** BEGIN MATERIAL SHOWN **

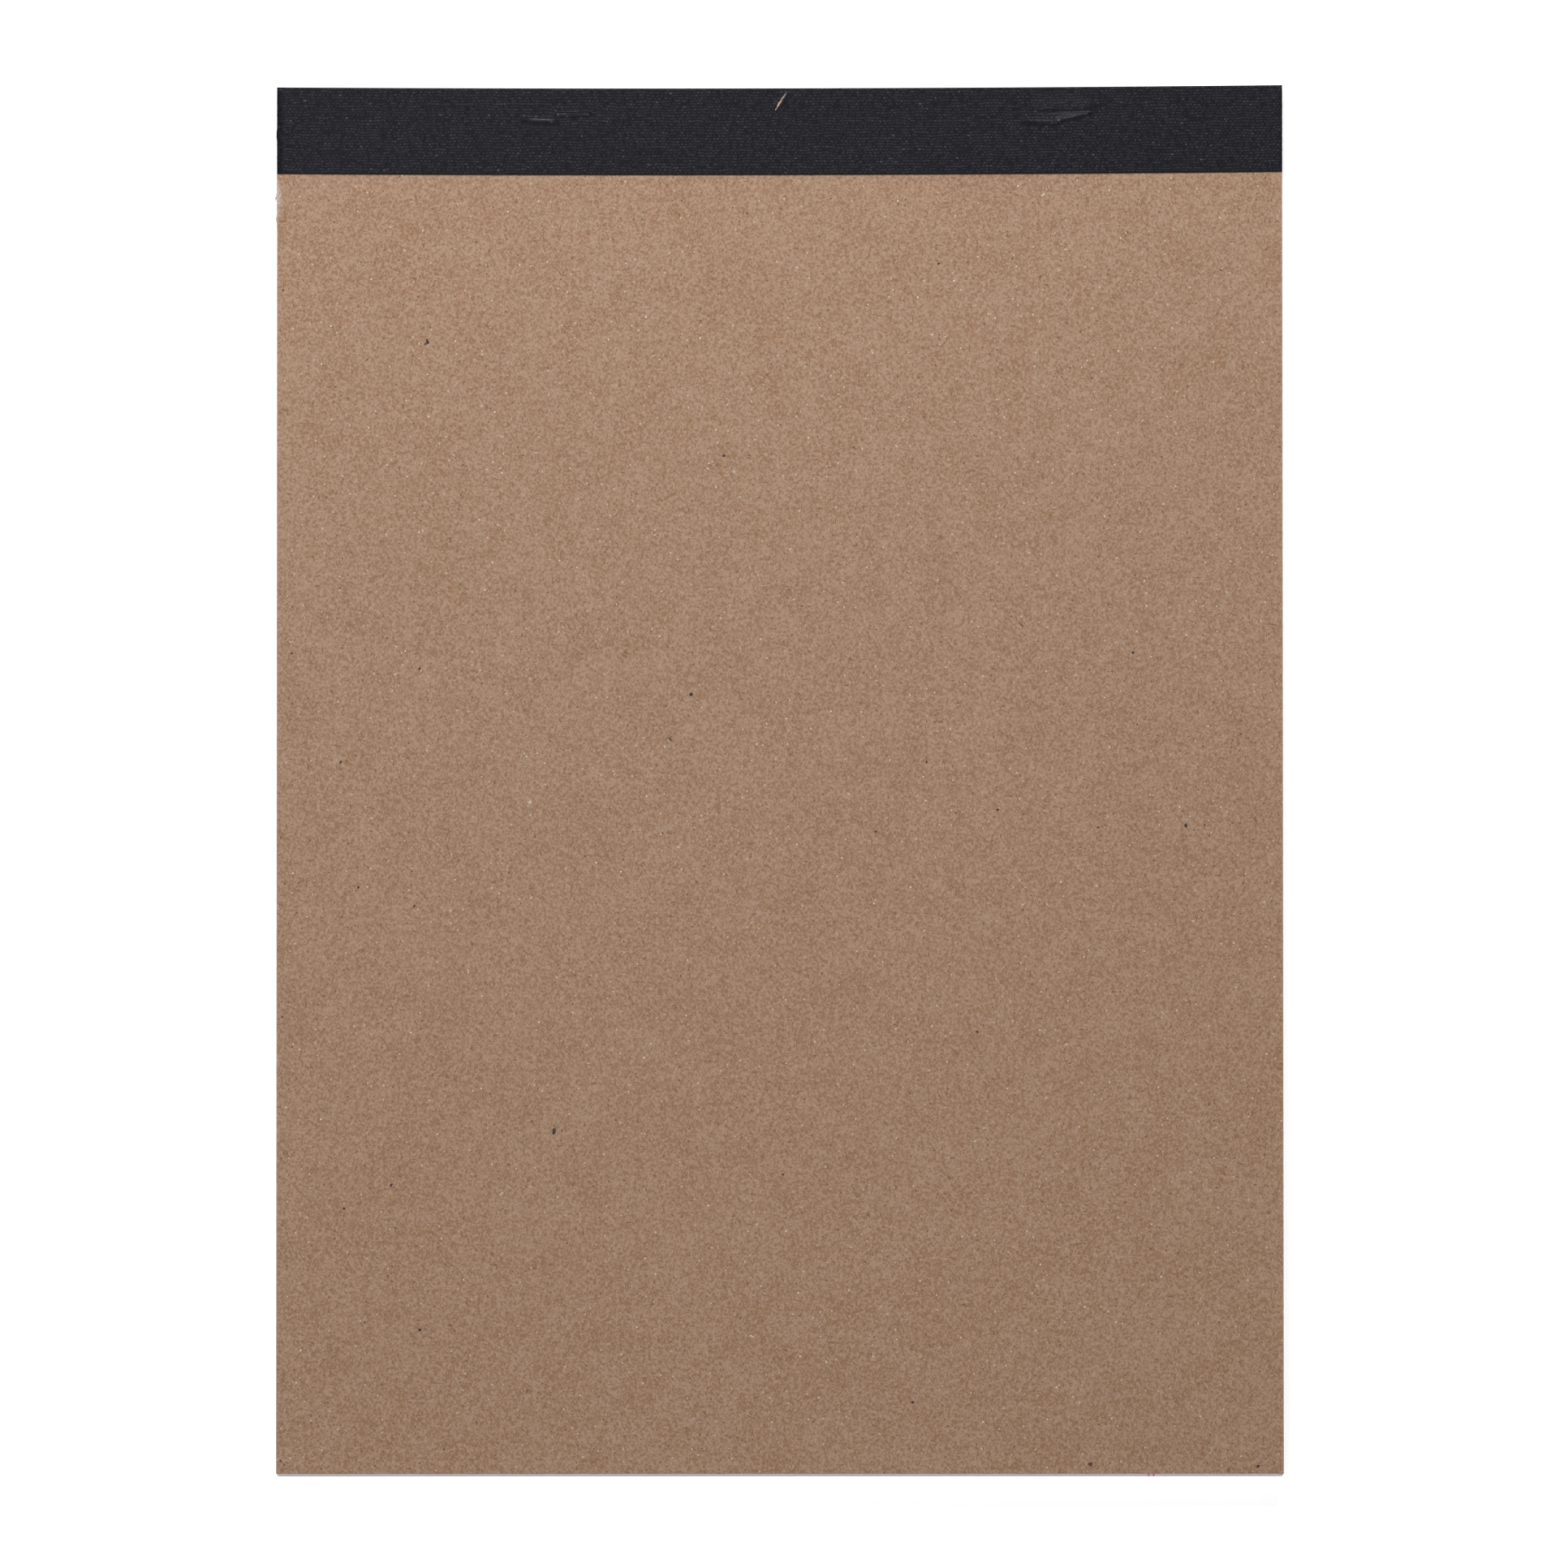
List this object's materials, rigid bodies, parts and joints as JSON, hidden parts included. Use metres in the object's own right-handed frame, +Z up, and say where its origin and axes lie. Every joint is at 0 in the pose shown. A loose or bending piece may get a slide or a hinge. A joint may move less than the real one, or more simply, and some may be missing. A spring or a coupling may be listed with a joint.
{
  "type": "legal pad",
  "caption": "Top-bound writing pad lying face down: ruled white sheets, chipboard back, two wire staples and a black cloth tape folded over the head.",
  "frame": {"origin": "middle of the pad's outline on the surface it lies on, at the face of the front sheet", "axes": "+Y towards the taped head, +Z up out of the chipboard back, +X to the right as seen from the back with the head up"},
  "size_m": [0.216, 0.2984, 0.0066],
  "materials": {
    "chipboard": "matte",
    "writing_paper": "matte",
    "cloth_tape": "satin",
    "staple_wire": "satin"
  },
  "bodies": {
    "root": {"backing_board": "chipboard", "page_block": "writing_paper", "binding_tape": "cloth_tape", "staple_left": "staple_wire", "staple_right": "staple_wire"}
  },
  "joints": []
}
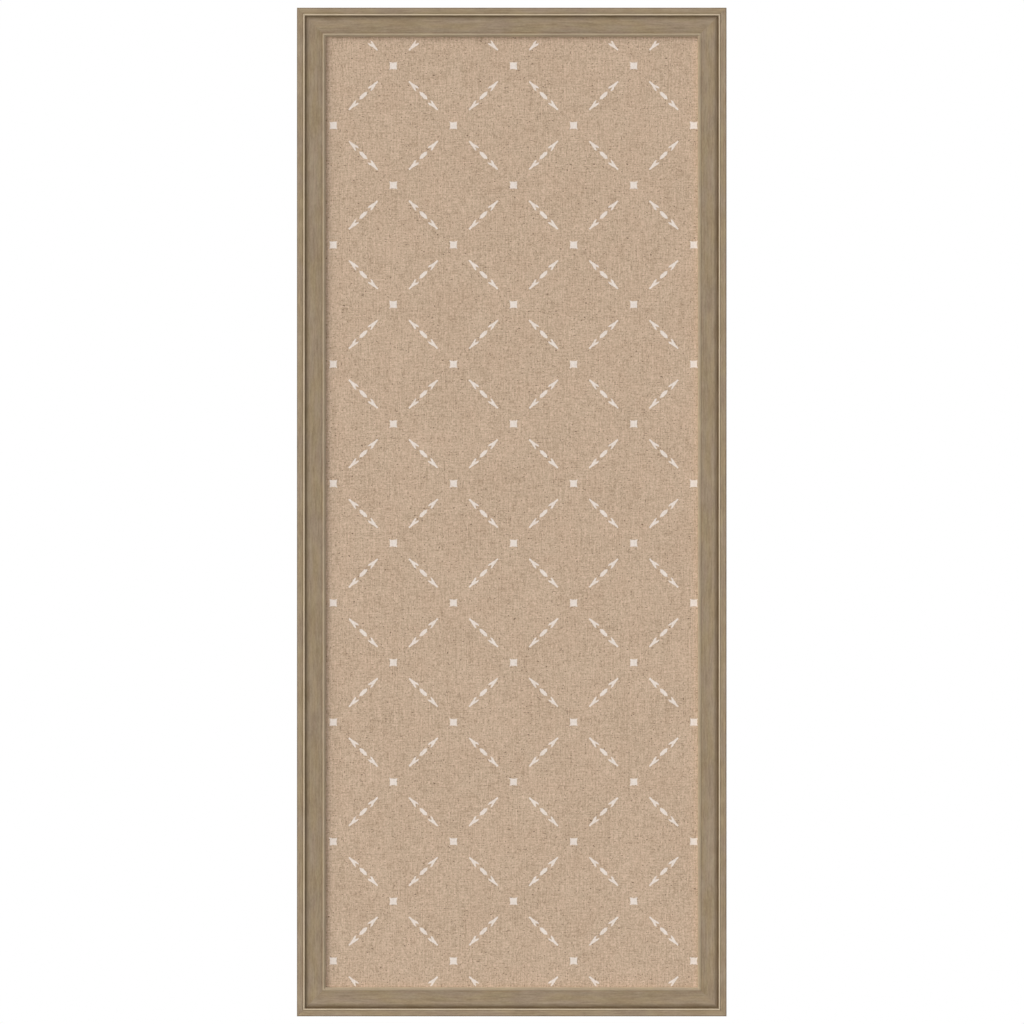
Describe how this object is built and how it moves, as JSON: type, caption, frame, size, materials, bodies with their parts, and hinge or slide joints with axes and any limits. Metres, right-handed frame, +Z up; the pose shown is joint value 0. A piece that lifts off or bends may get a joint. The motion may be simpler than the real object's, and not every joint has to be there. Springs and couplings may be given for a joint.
{
  "type": "framed fabric memo board",
  "caption": "Tall wall memo board: a linen-covered cork panel with a printed trellis, in a mitred moulded frame that hangs from two swinging D-rings.",
  "frame": {"origin": "the middle of the board's back, on the wall that it hangs against", "axes": "+Z up along the long sides, +X to the right as seen from the front, +Y into the wall; the linen faces -Y"},
  "size_m": [0.453, 0.0269, 1.0636],
  "materials": {
    "moulding": "wood painted warm taupe, brushed along each length, with rubbed lighter beads and a dark glaze in the step",
    "linen": "natural linen in a plain slubbed weave, printed with an off-white trellis of small squares and dashes",
    "cork": "fine pressed cork, unseen",
    "hardboard": "brown hardboard, unseen",
    "paper": "brown kraft paper with faint machine lines",
    "steel": "nickel-plated steel, dull bright",
    "rubber": "black felted rubber, matt"
  },
  "bodies": {
    "board": {"frame_top_rail": "moulding", "frame_right_stile": "moulding", "frame_bottom_rail": "moulding", "frame_left_stile": "moulding", "v_nail_top_right_outer": "steel", "v_nail_top_right_inner": "steel", "v_nail_bottom_right_outer": "steel", "v_nail_bottom_right_inner": "steel", "v_nail_bottom_left_outer": "steel", "v_nail_bottom_left_inner": "steel", "v_nail_top_left_outer": "steel", "v_nail_top_left_inner": "steel", "linen_cover": "linen", "cork_board": "cork", "hardboard_backing": "hardboard", "framing_point_top_1": "steel", "framing_point_top_2": "steel", "framing_point_right_1": "steel", "framing_point_right_2": "steel", "framing_point_right_3": "steel", "framing_point_right_4": "steel", "framing_point_right_5": "steel", "framing_point_bottom_1": "steel", "framing_point_bottom_2": "steel", "framing_point_left_1": "steel", "framing_point_left_2": "steel", "framing_point_left_3": "steel", "framing_point_left_4": "steel", "framing_point_left_5": "steel", "dust_cover": "paper", "left_strap_hanger": "steel", "left_upper_screw": "steel", "left_lower_screw": "steel", "right_strap_hanger": "steel", "right_upper_screw": "steel", "right_lower_screw": "steel", "left_bumper": "rubber", "right_bumper": "rubber"},
    "left_ring": {"left_d_ring": "steel"},
    "right_ring": {"right_d_ring": "steel"}
  },
  "joints": [
    {"name": "left_ring_swing", "type": "hinge", "parent": "board", "child": "left_ring", "pos_m": [-0.2146, -0.0026, 0.3318], "axis": [1, 0, 0], "range_deg": [0, 184]},
    {"name": "right_ring_swing", "type": "hinge", "parent": "board", "child": "right_ring", "pos_m": [0.2146, -0.0026, 0.3318], "axis": [1, 0, 0], "range_deg": [0, 184]}
  ]
}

** END MATERIAL SHOWN **

EXERCISE: Return the entries above exactly, each one complete.

WRITTEN ANSWER:
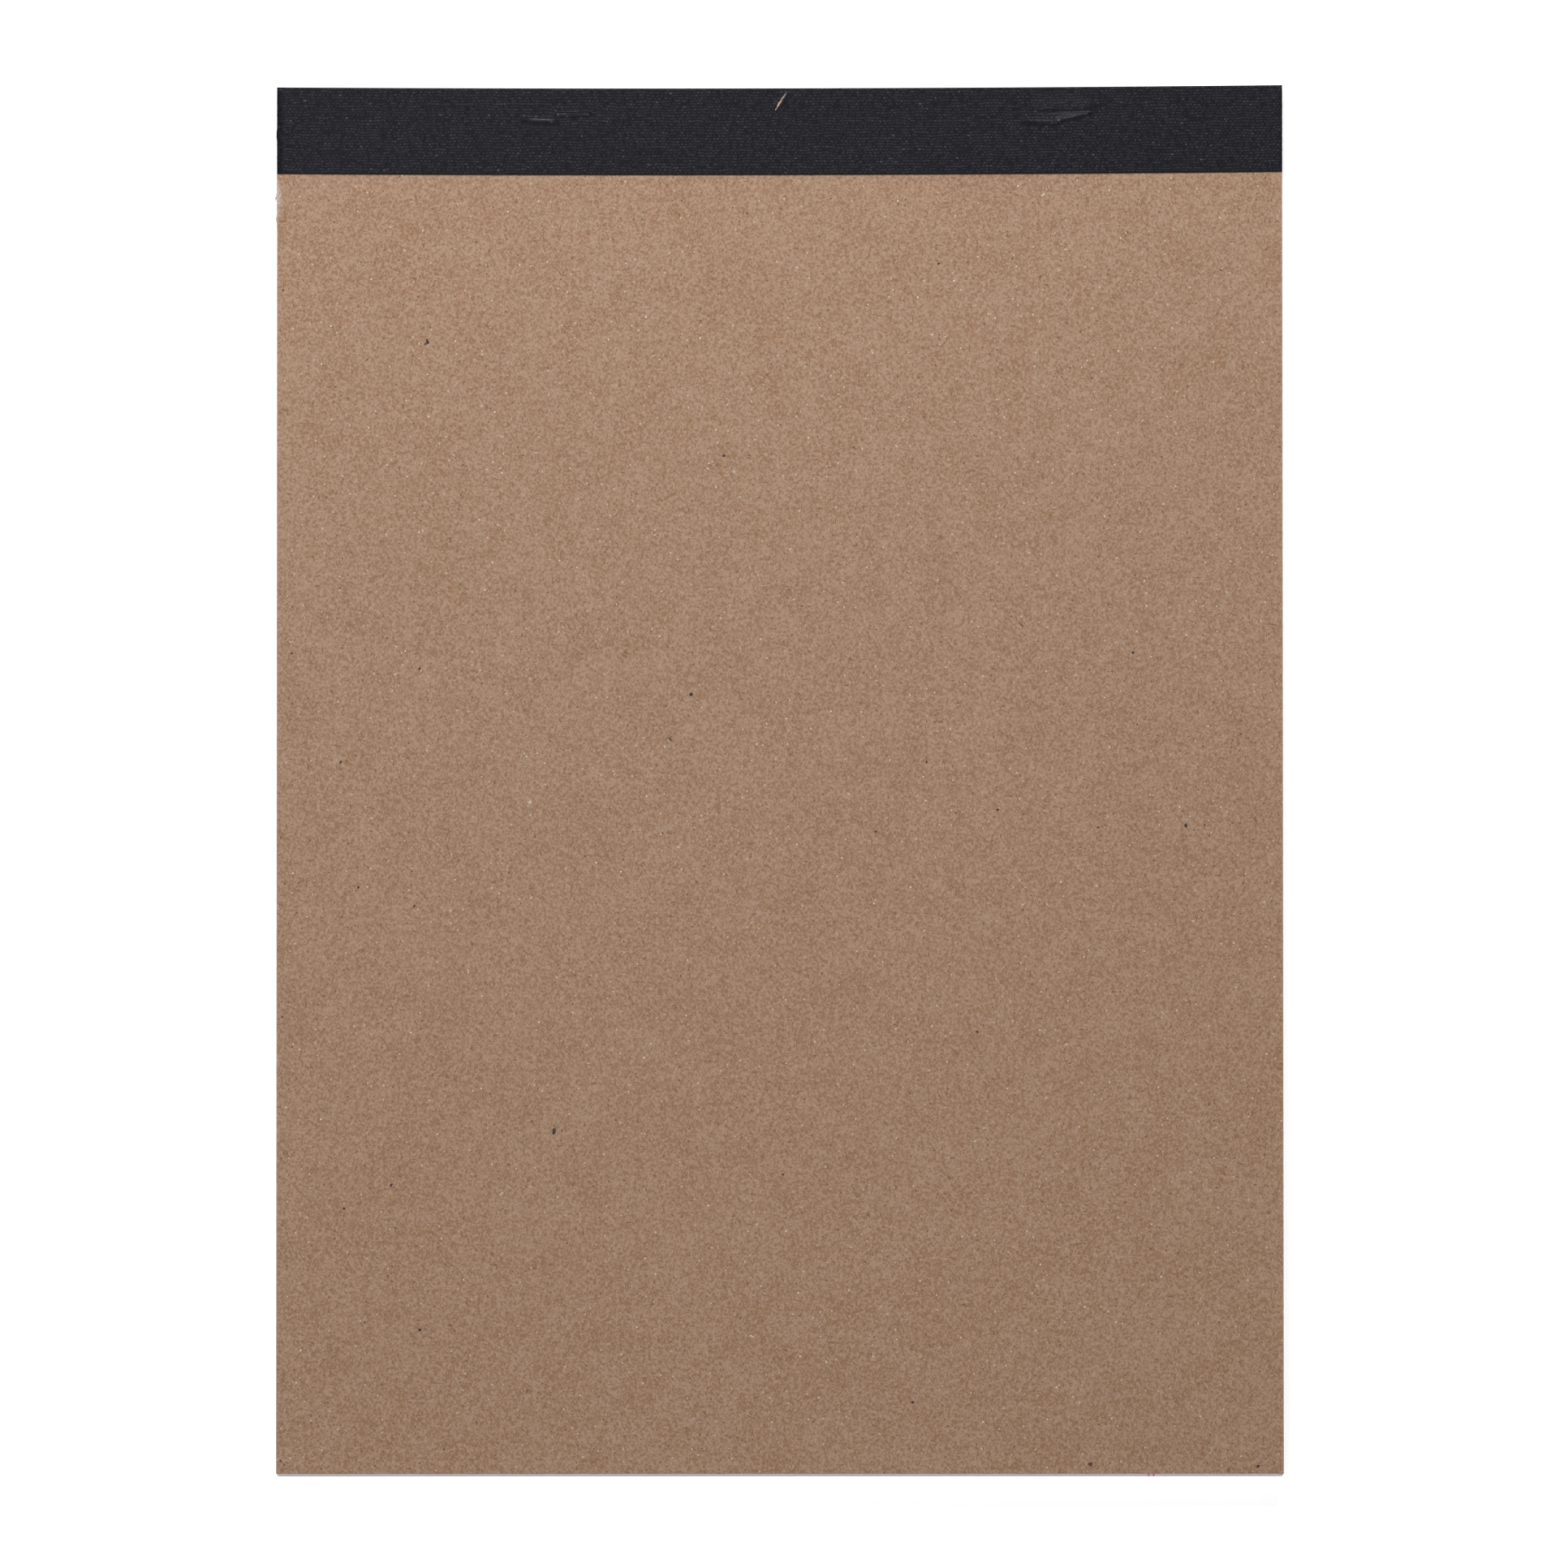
List this object's materials, rigid bodies, parts and joints as JSON, hidden parts included. Use metres in the object's own right-handed frame, +Z up, and say where its origin and axes lie. Every joint is at 0 in the pose shown. A loose or bending piece may get a slide or a hinge. A joint may move less than the real one, or more simply, and some may be missing. A spring or a coupling may be listed with a joint.
{
  "type": "legal pad",
  "caption": "Top-bound writing pad lying face down: ruled white sheets, chipboard back, two wire staples and a black cloth tape folded over the head.",
  "frame": {"origin": "middle of the pad's outline on the surface it lies on, at the face of the front sheet", "axes": "+Y towards the taped head, +Z up out of the chipboard back, +X to the right as seen from the back with the head up"},
  "size_m": [0.216, 0.2984, 0.0066],
  "materials": {
    "chipboard": "matte",
    "writing_paper": "matte",
    "cloth_tape": "satin",
    "staple_wire": "satin"
  },
  "bodies": {
    "root": {"backing_board": "chipboard", "page_block": "writing_paper", "binding_tape": "cloth_tape", "staple_left": "staple_wire", "staple_right": "staple_wire"}
  },
  "joints": []
}
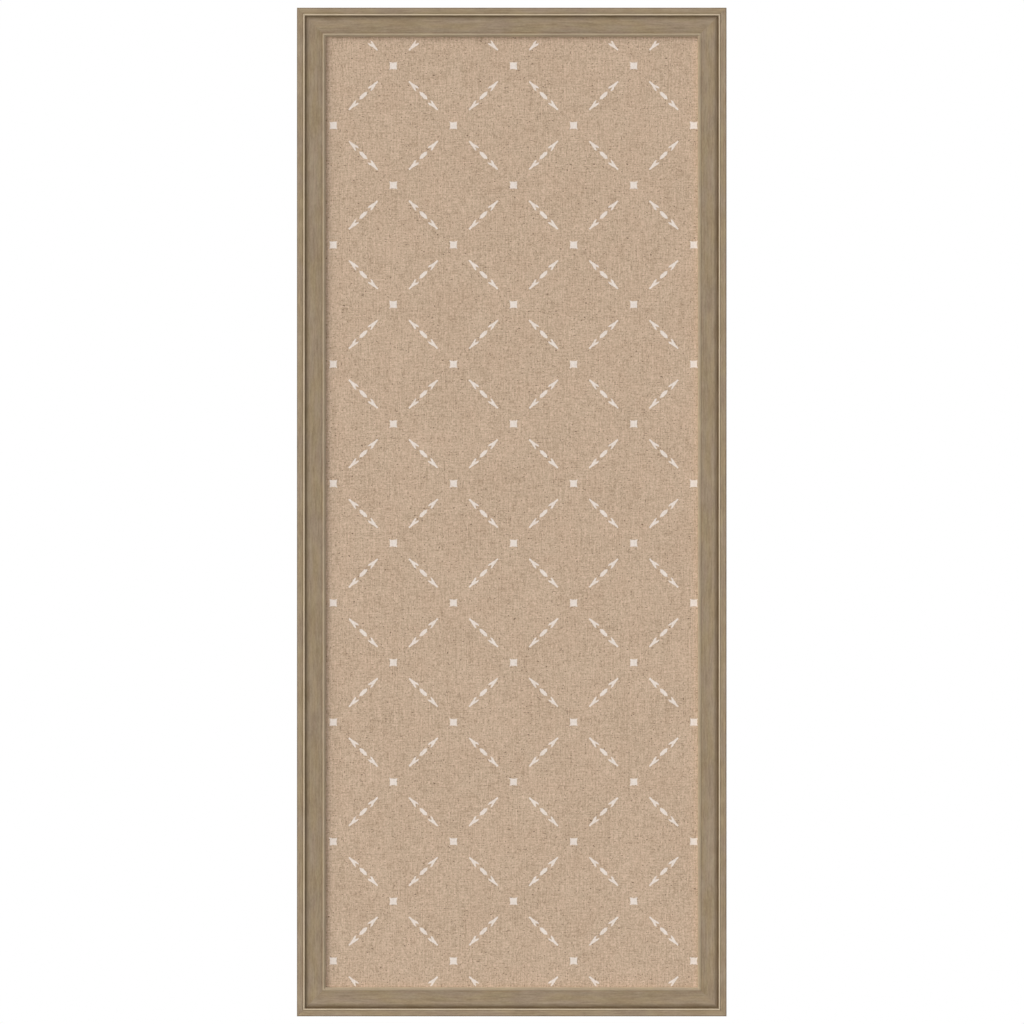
Describe how this object is built and how it moves, as JSON: type, caption, frame, size, materials, bodies with their parts, and hinge or slide joints with axes and any limits. Metres, right-handed frame, +Z up; the pose shown is joint value 0. A piece that lifts off or bends may get a joint. The motion may be simpler than the real object's, and not every joint has to be there. Springs and couplings may be given for a joint.
{
  "type": "framed fabric memo board",
  "caption": "Tall wall memo board: a linen-covered cork panel with a printed trellis, in a mitred moulded frame that hangs from two swinging D-rings.",
  "frame": {"origin": "the middle of the board's back, on the wall that it hangs against", "axes": "+Z up along the long sides, +X to the right as seen from the front, +Y into the wall; the linen faces -Y"},
  "size_m": [0.453, 0.0269, 1.0636],
  "materials": {
    "moulding": "wood painted warm taupe, brushed along each length, with rubbed lighter beads and a dark glaze in the step",
    "linen": "natural linen in a plain slubbed weave, printed with an off-white trellis of small squares and dashes",
    "cork": "fine pressed cork, unseen",
    "hardboard": "brown hardboard, unseen",
    "paper": "brown kraft paper with faint machine lines",
    "steel": "nickel-plated steel, dull bright",
    "rubber": "black felted rubber, matt"
  },
  "bodies": {
    "board": {"frame_top_rail": "moulding", "frame_right_stile": "moulding", "frame_bottom_rail": "moulding", "frame_left_stile": "moulding", "v_nail_top_right_outer": "steel", "v_nail_top_right_inner": "steel", "v_nail_bottom_right_outer": "steel", "v_nail_bottom_right_inner": "steel", "v_nail_bottom_left_outer": "steel", "v_nail_bottom_left_inner": "steel", "v_nail_top_left_outer": "steel", "v_nail_top_left_inner": "steel", "linen_cover": "linen", "cork_board": "cork", "hardboard_backing": "hardboard", "framing_point_top_1": "steel", "framing_point_top_2": "steel", "framing_point_right_1": "steel", "framing_point_right_2": "steel", "framing_point_right_3": "steel", "framing_point_right_4": "steel", "framing_point_right_5": "steel", "framing_point_bottom_1": "steel", "framing_point_bottom_2": "steel", "framing_point_left_1": "steel", "framing_point_left_2": "steel", "framing_point_left_3": "steel", "framing_point_left_4": "steel", "framing_point_left_5": "steel", "dust_cover": "paper", "left_strap_hanger": "steel", "left_upper_screw": "steel", "left_lower_screw": "steel", "right_strap_hanger": "steel", "right_upper_screw": "steel", "right_lower_screw": "steel", "left_bumper": "rubber", "right_bumper": "rubber"},
    "left_ring": {"left_d_ring": "steel"},
    "right_ring": {"right_d_ring": "steel"}
  },
  "joints": [
    {"name": "left_ring_swing", "type": "hinge", "parent": "board", "child": "left_ring", "pos_m": [-0.2146, -0.0026, 0.3318], "axis": [1, 0, 0], "range_deg": [0, 184]},
    {"name": "right_ring_swing", "type": "hinge", "parent": "board", "child": "right_ring", "pos_m": [0.2146, -0.0026, 0.3318], "axis": [1, 0, 0], "range_deg": [0, 184]}
  ]
}